Wilkins spent last summer and fall with no electricity or neighbors, and two hours away from any city. He applied for and was selected for a wilderness writing residency at the remote Dutch Henry Homestead because of his interest in landscape and place.

“There isn’t any [residency] like the Dutch Henry Homestead,” he said.

Dutch home

A typical summer day for Wilkins and his family consisted of waking up, making oatmeal or eggs, going outside to the meadow, hiking to the river or creek, relaxing in the afternoon, writing in the evenings and playing cribbage with his children, Walter and Edith, while his wife, Liz, played the guitar.

“We tried to make it like an outdoor school,” he said.

Every 10 days or so, they would make the four-hour round trip to Grants Pass, to buy groceries and answer a few emails.

The isolation of the cabin took its toll, at times, on Wilkins and his family, who normally are surrounded by neighbors and friends at their home in McMinnville.

“It was hard for them and for all of us missing people,” he said.

After his family returned home at the beginning of the school year, Wilkins spent six hours each day writing.

“It wasn’t really about finishing anything, it was more about just having the time and space to write,” he said, meaning he could finish and start projects, including his newest.

“(It’s) a memoir about family and landscape, especially about childhood and how landscapes imprint us and how we carry them with us whether we know that or not,” he added.

Wilkins is one of many writers who have lived and worked at the cabin.

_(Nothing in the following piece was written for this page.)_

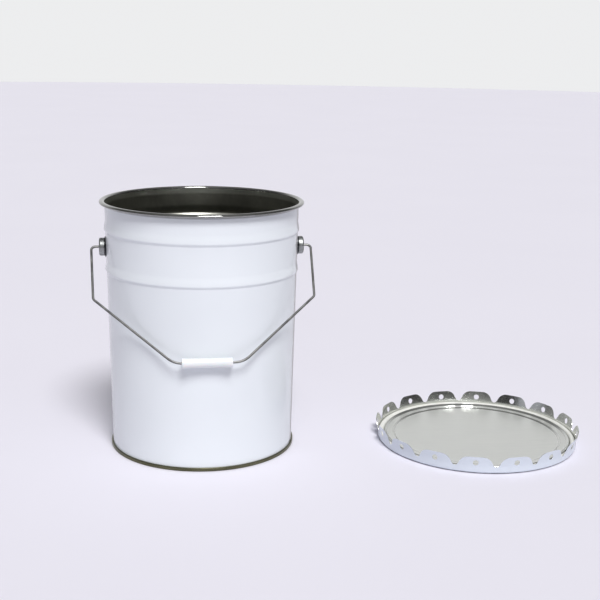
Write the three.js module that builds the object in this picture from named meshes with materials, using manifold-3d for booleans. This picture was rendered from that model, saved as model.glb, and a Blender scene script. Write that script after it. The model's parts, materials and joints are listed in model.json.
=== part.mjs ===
// A tapered 20 litre tinplate pail with its bail handle, and its lug cover lying upside-down beside it.
// Millimetres, +Z up, the table at Z = 0. The pail's ears lie along X and its bail hangs towards -Y.
import * as THREE from "three";
import { mergeVertices } from "three/addons/utils/BufferGeometryUtils.js";
import Module from "manifold-3d";

const GAP = 0.3; // between pieces that touch
const SHEET = 0.4; // tinplate thickness
const PAIL_SIDES = 48; // facets round the pail
const QUARTER_TURN = Math.PI / 2;

// Pail
const PAIL_HEIGHT = 366;
const WALL_RADIUS_BOTTOM = 133.9; // outside of the wall at the table
const WALL_RADIUS_TOP = 140.4; // outside of the wall under the curl
const CURL_RADIUS = 148; // outside of the rolled rim
const CURL_HALF_HEIGHT = 3.25;
const CURL_END_ANGLE = THREE.MathUtils.degToRad(-140); // how far round the rim is rolled
const BEAD_HEIGHTS = [266.5, 325]; // the widest line of each nesting bead
const BEAD_DEPTH = 1.8;
const BEAD_SHOULDER = 0.65; // share of the depth half-way up or down a bead
const BEAD_RISE = 13; // from a bead's widest line up to the plain wall
const BEAD_FALL = 5; // and down to it

// Double seam round the foot
const SEAM_RADIUS = 136.4;
const SEAM_HEIGHT = 5;
const HOOK_TIP_HEIGHT = 3.2; // top of the wall's hook inside the seam
const PANEL_STEP_RADIUS = 108; // ring step that stiffens the bottom panel
const PANEL_STEP = 1.5;

// Ears
const EAR_HEIGHT = 297.4;
const EAR_CUP_RADIUS = 13;
const EAR_FLANGE_RADIUS = 15.2;
const EAR_REACH = 9.6; // from the wall to the cup's outer face
const EAR_SHEET = 0.8;
const EAR_CORNER = 2;
const EAR_SIDES = 24;

// Bail: U along the ears' axis, D away from it in the bail's plane
const WIRE_RADIUS = 1.75;
const WIRE_SIDES = 8;
const WIRE_HOLE_RADIUS = 2.3;
const WIRE_HEAD_RADIUS = 3.6;
const WIRE_HEAD_LENGTH = 1.8;
const WIRE_HEAD_SIDES = 12;
const BAIL_TOP_U = 160;
const BAIL_ELBOW_U = 156.6;
const BAIL_ELBOW_D = 91;
const BAIL_FOOT_U = 47.5;
const BAIL_FOOT_D = 198.1;
const BEND_LENGTH = 6; // from a corner to the start of its bend
const STEPS_PER_BEND = 4;
const GRIP_RADIUS = 7;
const GRIP_LENGTH = 70;
const GRIP_SHIFT = -2.3; // where it has slid to along the wire
const GRIP_EDGE = 1;
const GRIP_SIDES = 20;

// Lug cover, measured upside-down as it lies
const COVER_X = 417.8; // from the pail's axis
const COVER_Y = -37.9;
const LUG_COUNT = 16;
const LUG_PHASE = THREE.MathUtils.degToRad(5.45);
const COVER_SIDES = LUG_COUNT * 3;
const SKIRT_RADIUS = 150.4;
const SKIRT_CORNER = 3.5; // rounding between the channel and the skirt
const LUG_FLARE = 2.6; // outward lean over a lug's height
const NOTCH_FLOOR = 10.2;
const LUG_TIP = 25.5;
const LUG_FLAT = 19.2; // straight part of a lug's end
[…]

Oregon writer John Daniel was there and Eric Greenwell plans to stay there this winter.

River_Joe

For Wilkins, the residency was a reminder of how much landscape and wild places matter to him.

“There is so much there … we often think of it as desolate but it’s not – it’s rich, it’s full, it’s abundant,” he said.

Surrounded by Douglas firs and mountains, Wilkins found the solitude crucial to his writing and creative process.

“The space, the isolation allows you to go both inward and outward,” he said. “It’s a place where you can really go inside (yourself) and really spend time with your own thoughts.”